As WCBS 880′s Rich Lamb reported, when voters were asked if de Blasio can deliver on the big ideas he has touted on the campaign trail, they didn’t seem so sure. Forty-three percent said he cannot keep his promises; forty-two percent said he can.

“People look at what de Blasio’s promised, and they see that these are really big things,” said Maurice Carroll, director of the Quinnipiac University Polling Institute. “And … wouldn’t it be nice if he could straighten out income inequality? Wouldn’t it be great if he could deliver big on jobs? And it would be. And I’m sure he’s certainly going to try. But they’re looking at it, and say, ‘Hey, that’s a big order.’”

However, with the general election Tuesday, time is running out for Lhota, the former head of the MTA and a deputy mayor under Rudy Giuliani.

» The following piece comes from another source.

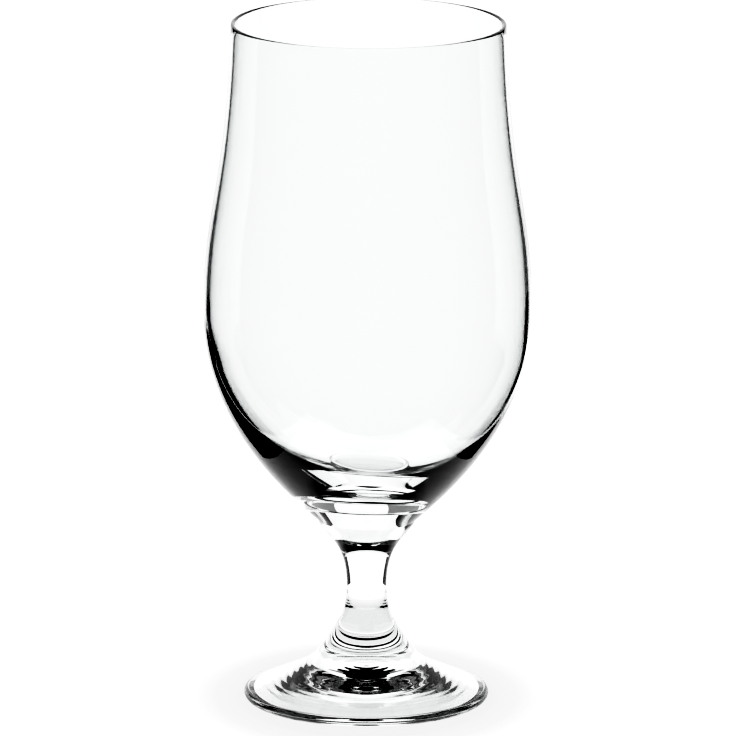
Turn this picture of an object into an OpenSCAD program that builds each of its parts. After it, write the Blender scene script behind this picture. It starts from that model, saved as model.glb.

The new poll surveyed 728 likely voters has a margin of error of 3.6 percentage points.

DE BLASIO CHANGES TONE

Meanwhile, sources told CBS 2′s Marcia Kramer that de Blasio is toning down his message to the city’s corporate leaders, some of whom have been scared off by his agenda.

Among the chief concerns of business leaders is de Blasio’s plan to tax those earning more than $500,000 to pay for universal pre-K education.

De Blasio has not changed his liberal ideology, but he is reintroducing himself to the business community in a way that shows he knows the important role that it plays in creating jobs.

“His language is different,” a source told Kramer. “He doesn’t start by saying, ‘I’m a progressive,’ which shows a lack of sensitivity and turns people off.”

Sources said the strategy is working about half the time, but added some people are “still terrified.”

A possible solution to de Blasio’s tax-the-rich surcharge seemed to surface Wednesday. Some have suggested de Blasio could ask the state to give the city money from it’s so-called “millionares tax.”

A spokesman for de Blasio said the Democrat will “meet with leaders from across the city to get their ideas and hear their input.”